The recommendations include “accept this paper exactly as it is” (this is very rare), accept with minor edits, accept with major edits, reject but encourage resubmission, or reject outright. The editor will compare recommendations made by the peer reviewers and make a recommendation of his or her own, which will be shared with you along with the specific suggestions that the reviewers make. Sometimes it can be brutal to read these comments, I strongly recommend reading them and then waiting at least a day before starting to respond. It is possible to ask an editor to reconsider their recommendation, though this rarely works in practice- be sure to be polite, professional and specific.

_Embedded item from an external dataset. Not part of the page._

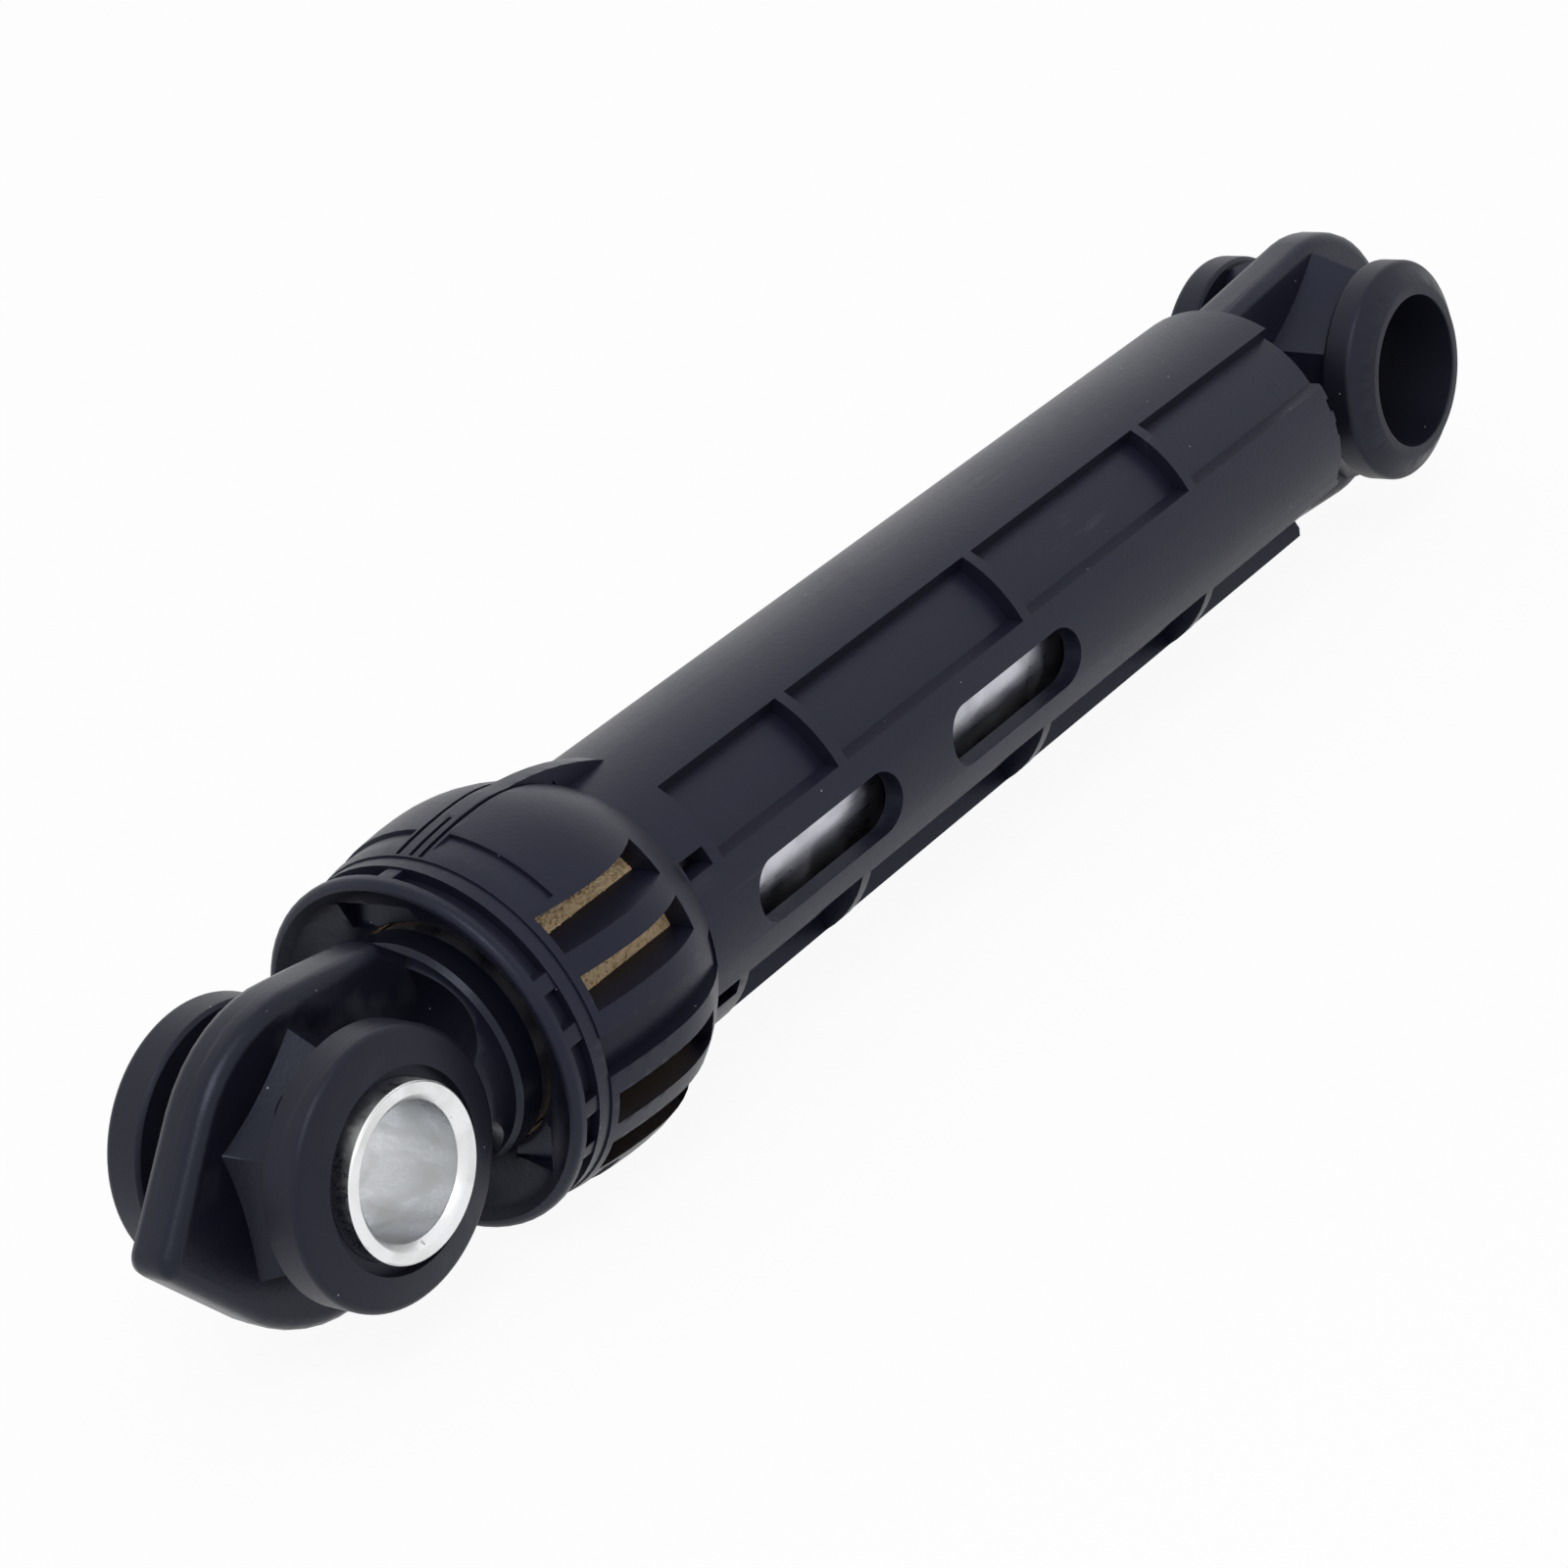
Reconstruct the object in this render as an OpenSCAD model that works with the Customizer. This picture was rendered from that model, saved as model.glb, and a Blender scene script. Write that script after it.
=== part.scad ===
// Friction damper of a washing machine drum.
// A steel rod slides in a moulded housing, and a ring of greased foam at the mouth of the
// housing brakes it. Each end has an eye with a rubber bush: the housing's bush takes a pin,
// and the rod's bush holds a steel sleeve for a bolt.
//
// The origin is the centre of the housing eye. The damper lies along +X, both eyes have
// their holes along Y, and the mould of the housing parts at the plane Y = 0.
// The rod is drawn pushed in as far as it goes.

/* [Overall] */
// Distance between the centres of the two eyes with the rod pushed in
eye_span = 146; // [138:0.5:190]
// Outer diameter of the housing tube
tube_od = 23.6; // [22:0.2:30]
// Wall of the housing tube
tube_wall = 1.7; // [1.2:0.1:2.4]
// Outer diameter of the steel rod tube
rod_od = 18; // [14:0.5:18.5]
// Travel of the rod out of the housing
stroke = 74; // [30:1:76]

/* [Housing tube] */
// Distance from the housing eye to the near end of the tube
tube_start = 15; // [14:0.5:20]
// Thickness of the closed end of the tube
end_wall = 2.5; // [1.5:0.5:4]
// Depth of the pockets in the outside of the tube
pocket_depth = 1.4; // [0.6:0.1:1.5]
// Distance from one cross rib to the next
rib_pitch = 26.7; // [20:0.1:30]
// Thickness of the cross ribs between the pockets
rib_thick = 1.2; // [0.8:0.1:3]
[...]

Responding to peer review comments
You should edit your paper based on peer reviewer comments. You should document exactly what changes you make in a new cover letter, along the lines of “Reviewer 1 said we should do X, so we did X in Y way,” etc. Include line numbers and specific quotes of what the passage used to say and what it says now. This means that your resubmission cover letter may actually be longer than your actual manuscript. You can also say that “Reviewer 1 said we should do X, we did not do X, here is why we didn’t do X.” You should do this sparingly. It is important to note that more often than not, the same reviewers who provided initial feedback will be asked to look over your changes, so you should be polite and appreciative even if you think they said something not particularly helpful.
Once you’ve made all the changes, resubmit your paper the same way you initially submitted it. Please note that if your paper is rejected and you submit it somewhere else, you should still make the changes that reviewers suggested, it is possible that the same reviewers will be asked to review the paper again with the second journal.
Eventually, possibly after several rounds of this, your paper will (probably) be accepted!